ENTRIES PROVIDED —
--- Begin ---
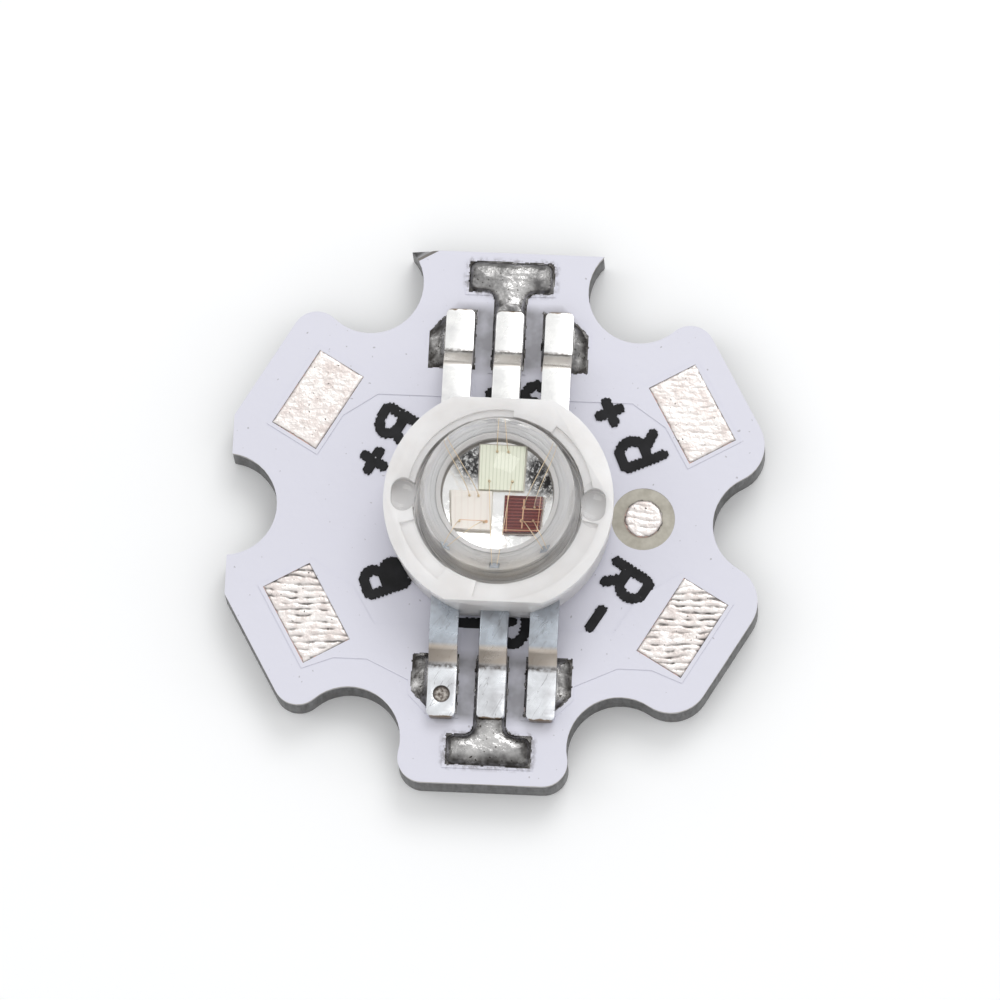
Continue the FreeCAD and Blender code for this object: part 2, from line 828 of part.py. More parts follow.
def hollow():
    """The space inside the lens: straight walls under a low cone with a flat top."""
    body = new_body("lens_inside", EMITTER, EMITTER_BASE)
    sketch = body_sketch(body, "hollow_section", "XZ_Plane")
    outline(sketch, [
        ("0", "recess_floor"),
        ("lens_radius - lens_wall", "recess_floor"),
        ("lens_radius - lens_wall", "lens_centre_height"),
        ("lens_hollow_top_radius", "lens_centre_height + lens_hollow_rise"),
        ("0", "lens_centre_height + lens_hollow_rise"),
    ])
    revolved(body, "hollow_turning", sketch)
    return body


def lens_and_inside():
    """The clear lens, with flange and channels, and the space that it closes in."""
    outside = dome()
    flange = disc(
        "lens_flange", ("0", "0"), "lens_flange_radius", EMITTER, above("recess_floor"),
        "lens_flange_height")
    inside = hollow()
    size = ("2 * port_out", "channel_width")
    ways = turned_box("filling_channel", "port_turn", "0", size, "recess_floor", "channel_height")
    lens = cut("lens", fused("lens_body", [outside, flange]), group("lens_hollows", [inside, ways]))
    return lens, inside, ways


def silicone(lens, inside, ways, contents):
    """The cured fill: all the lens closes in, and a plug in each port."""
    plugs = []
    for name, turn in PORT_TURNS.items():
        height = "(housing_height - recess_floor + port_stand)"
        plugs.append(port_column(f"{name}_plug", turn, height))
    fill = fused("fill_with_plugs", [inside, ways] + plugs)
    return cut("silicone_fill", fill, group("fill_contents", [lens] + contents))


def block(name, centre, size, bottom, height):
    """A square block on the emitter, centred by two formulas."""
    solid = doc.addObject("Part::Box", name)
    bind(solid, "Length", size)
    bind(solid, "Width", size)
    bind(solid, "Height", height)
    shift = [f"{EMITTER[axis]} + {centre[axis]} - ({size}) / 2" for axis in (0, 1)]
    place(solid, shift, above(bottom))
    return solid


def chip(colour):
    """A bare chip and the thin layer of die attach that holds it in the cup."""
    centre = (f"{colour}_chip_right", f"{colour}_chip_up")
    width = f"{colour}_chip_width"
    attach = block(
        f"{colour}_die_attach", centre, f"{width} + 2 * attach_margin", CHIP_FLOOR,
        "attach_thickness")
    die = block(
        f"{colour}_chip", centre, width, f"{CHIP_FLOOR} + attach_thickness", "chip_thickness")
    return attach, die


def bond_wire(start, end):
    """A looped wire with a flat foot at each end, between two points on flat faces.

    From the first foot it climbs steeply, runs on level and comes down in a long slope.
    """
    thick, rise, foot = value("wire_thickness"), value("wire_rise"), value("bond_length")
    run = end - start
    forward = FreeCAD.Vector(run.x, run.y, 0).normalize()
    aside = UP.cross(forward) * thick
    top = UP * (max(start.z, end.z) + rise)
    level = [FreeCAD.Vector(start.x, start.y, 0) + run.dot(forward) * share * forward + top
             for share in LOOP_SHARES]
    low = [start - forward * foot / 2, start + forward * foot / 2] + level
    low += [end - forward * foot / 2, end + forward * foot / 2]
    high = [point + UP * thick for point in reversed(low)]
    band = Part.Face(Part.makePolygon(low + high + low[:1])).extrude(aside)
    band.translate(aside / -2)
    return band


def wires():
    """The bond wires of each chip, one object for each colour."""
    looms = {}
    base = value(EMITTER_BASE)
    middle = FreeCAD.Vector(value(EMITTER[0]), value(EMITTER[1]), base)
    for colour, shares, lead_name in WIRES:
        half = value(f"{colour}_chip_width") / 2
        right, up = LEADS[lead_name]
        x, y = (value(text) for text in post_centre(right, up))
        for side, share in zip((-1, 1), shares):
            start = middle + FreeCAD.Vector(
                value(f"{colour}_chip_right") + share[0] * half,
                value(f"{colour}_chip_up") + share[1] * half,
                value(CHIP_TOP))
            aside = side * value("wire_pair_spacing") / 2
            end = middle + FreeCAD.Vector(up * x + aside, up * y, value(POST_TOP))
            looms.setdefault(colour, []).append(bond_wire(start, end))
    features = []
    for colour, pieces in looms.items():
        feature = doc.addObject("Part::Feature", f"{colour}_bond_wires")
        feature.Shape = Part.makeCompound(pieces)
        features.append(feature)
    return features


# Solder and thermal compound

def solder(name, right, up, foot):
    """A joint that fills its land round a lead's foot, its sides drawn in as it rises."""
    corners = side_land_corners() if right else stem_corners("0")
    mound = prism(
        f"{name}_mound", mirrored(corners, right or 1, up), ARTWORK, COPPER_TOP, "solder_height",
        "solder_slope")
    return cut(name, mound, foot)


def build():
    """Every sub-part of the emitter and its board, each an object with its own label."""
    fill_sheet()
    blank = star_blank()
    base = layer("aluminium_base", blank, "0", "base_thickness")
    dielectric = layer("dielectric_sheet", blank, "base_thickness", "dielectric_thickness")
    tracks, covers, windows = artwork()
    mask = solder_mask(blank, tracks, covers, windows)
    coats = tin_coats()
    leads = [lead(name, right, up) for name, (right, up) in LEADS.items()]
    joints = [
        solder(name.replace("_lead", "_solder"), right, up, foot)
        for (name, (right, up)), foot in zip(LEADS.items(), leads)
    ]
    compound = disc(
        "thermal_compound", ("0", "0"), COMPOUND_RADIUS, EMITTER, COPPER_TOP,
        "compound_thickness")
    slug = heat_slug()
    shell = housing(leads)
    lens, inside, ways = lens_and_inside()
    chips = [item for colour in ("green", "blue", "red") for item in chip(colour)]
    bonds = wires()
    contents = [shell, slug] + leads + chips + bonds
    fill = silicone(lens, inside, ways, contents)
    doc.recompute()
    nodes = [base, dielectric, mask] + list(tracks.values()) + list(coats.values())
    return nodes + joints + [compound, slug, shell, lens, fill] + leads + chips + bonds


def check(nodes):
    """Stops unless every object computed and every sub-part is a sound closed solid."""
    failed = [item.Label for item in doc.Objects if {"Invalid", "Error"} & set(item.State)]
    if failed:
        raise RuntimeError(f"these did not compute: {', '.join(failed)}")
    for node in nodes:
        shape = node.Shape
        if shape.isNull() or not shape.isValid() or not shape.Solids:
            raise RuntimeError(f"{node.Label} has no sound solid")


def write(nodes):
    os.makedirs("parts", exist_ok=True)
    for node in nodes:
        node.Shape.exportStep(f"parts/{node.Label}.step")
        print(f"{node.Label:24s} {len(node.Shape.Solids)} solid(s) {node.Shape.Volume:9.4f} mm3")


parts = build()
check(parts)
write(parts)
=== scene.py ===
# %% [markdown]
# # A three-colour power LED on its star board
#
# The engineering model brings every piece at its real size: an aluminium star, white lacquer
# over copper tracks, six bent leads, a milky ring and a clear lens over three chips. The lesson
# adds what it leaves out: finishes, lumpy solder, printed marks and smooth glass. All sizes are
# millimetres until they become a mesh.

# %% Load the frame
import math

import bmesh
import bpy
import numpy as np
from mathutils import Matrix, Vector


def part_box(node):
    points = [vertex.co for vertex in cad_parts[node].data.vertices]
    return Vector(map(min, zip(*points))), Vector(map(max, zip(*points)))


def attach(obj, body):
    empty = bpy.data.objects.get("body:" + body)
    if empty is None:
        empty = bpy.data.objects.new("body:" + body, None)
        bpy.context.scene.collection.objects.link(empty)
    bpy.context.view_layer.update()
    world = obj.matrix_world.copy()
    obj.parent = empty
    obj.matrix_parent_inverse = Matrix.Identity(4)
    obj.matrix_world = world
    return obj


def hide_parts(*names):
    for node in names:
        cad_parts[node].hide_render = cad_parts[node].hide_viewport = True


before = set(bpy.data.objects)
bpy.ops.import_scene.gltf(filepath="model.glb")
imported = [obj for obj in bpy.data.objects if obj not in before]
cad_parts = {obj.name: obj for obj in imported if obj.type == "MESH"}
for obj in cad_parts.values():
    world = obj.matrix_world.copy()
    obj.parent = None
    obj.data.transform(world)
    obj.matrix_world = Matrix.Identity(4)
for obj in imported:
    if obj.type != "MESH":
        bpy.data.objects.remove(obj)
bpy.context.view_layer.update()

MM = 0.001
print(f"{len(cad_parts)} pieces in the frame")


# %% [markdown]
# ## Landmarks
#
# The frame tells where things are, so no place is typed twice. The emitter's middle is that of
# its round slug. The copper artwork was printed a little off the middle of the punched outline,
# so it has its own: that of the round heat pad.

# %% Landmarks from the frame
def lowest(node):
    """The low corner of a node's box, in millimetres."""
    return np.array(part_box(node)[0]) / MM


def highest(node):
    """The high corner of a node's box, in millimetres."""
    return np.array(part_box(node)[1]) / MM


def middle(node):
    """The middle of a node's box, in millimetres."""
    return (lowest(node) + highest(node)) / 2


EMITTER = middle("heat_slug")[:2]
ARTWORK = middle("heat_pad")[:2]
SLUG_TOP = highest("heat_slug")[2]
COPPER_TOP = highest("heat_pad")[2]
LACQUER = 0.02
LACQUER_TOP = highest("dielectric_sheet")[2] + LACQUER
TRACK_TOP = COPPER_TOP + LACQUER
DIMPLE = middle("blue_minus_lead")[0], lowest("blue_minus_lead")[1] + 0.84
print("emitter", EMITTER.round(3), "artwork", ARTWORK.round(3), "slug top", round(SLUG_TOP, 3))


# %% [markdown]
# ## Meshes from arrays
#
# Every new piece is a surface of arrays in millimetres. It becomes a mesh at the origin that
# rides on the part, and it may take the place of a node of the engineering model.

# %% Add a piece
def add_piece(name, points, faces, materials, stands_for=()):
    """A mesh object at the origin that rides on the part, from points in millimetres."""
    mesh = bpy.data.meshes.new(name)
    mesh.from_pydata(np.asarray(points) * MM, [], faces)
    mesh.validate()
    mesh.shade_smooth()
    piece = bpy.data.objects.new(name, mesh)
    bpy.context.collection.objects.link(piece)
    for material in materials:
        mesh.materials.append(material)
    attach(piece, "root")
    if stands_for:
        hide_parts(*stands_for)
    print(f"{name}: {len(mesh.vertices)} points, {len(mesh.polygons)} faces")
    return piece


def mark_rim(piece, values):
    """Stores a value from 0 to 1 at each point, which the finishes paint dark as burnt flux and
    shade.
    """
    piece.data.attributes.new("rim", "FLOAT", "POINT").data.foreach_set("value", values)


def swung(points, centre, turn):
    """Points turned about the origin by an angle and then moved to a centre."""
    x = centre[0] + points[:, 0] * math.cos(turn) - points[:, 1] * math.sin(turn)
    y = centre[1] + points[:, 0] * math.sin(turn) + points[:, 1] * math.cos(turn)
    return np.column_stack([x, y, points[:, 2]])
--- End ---
--- Begin ---
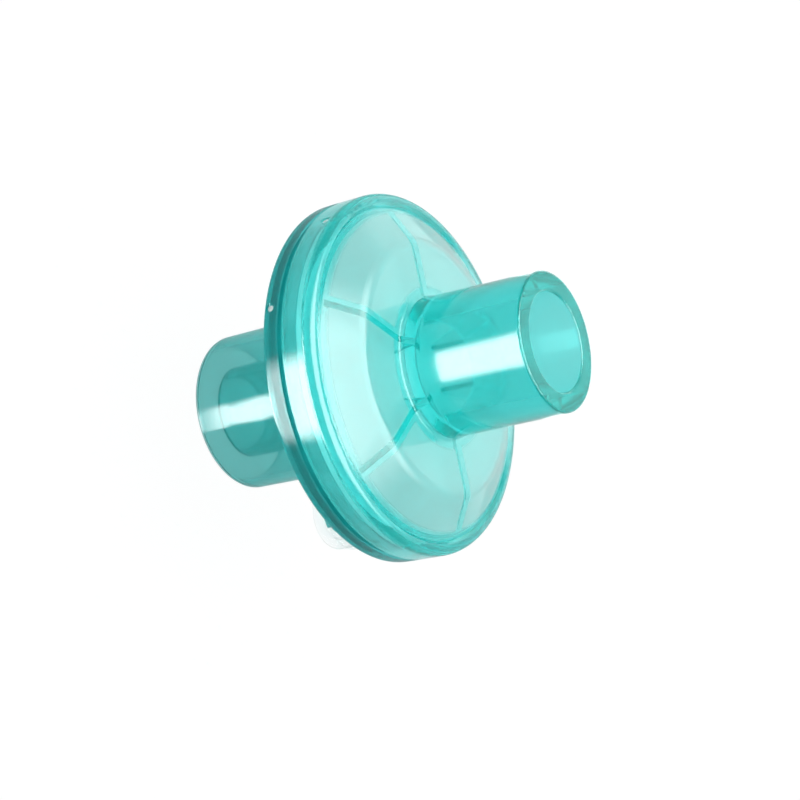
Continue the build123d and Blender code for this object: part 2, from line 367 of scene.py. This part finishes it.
--- End ---
WORK TO COMPLETE —
Reproduce only the lines from the one containing "nodes = [base, dielectric, mask]" through the one containing "points = [vertex.co", inclusive of both.

COMPLETED EXERCISE —
    nodes = [base, dielectric, mask] + list(tracks.values()) + list(coats.values())
    return nodes + joints + [compound, slug, shell, lens, fill] + leads + chips + bonds


def check(nodes):
    """Stops unless every object computed and every sub-part is a sound closed solid."""
    failed = [item.Label for item in doc.Objects if {"Invalid", "Error"} & set(item.State)]
    if failed:
        raise RuntimeError(f"these did not compute: {', '.join(failed)}")
    for node in nodes:
        shape = node.Shape
        if shape.isNull() or not shape.isValid() or not shape.Solids:
            raise RuntimeError(f"{node.Label} has no sound solid")


def write(nodes):
    os.makedirs("parts", exist_ok=True)
    for node in nodes:
        node.Shape.exportStep(f"parts/{node.Label}.step")
        print(f"{node.Label:24s} {len(node.Shape.Solids)} solid(s) {node.Shape.Volume:9.4f} mm3")


parts = build()
check(parts)
write(parts)
=== scene.py ===
# %% [markdown]
# # A three-colour power LED on its star board
#
# The engineering model brings every piece at its real size: an aluminium star, white lacquer
# over copper tracks, six bent leads, a milky ring and a clear lens over three chips. The lesson
# adds what it leaves out: finishes, lumpy solder, printed marks and smooth glass. All sizes are
# millimetres until they become a mesh.

# %% Load the frame
import math

import bmesh
import bpy
import numpy as np
from mathutils import Matrix, Vector


def part_box(node):
    points = [vertex.co for vertex in cad_parts[node].data.vertices]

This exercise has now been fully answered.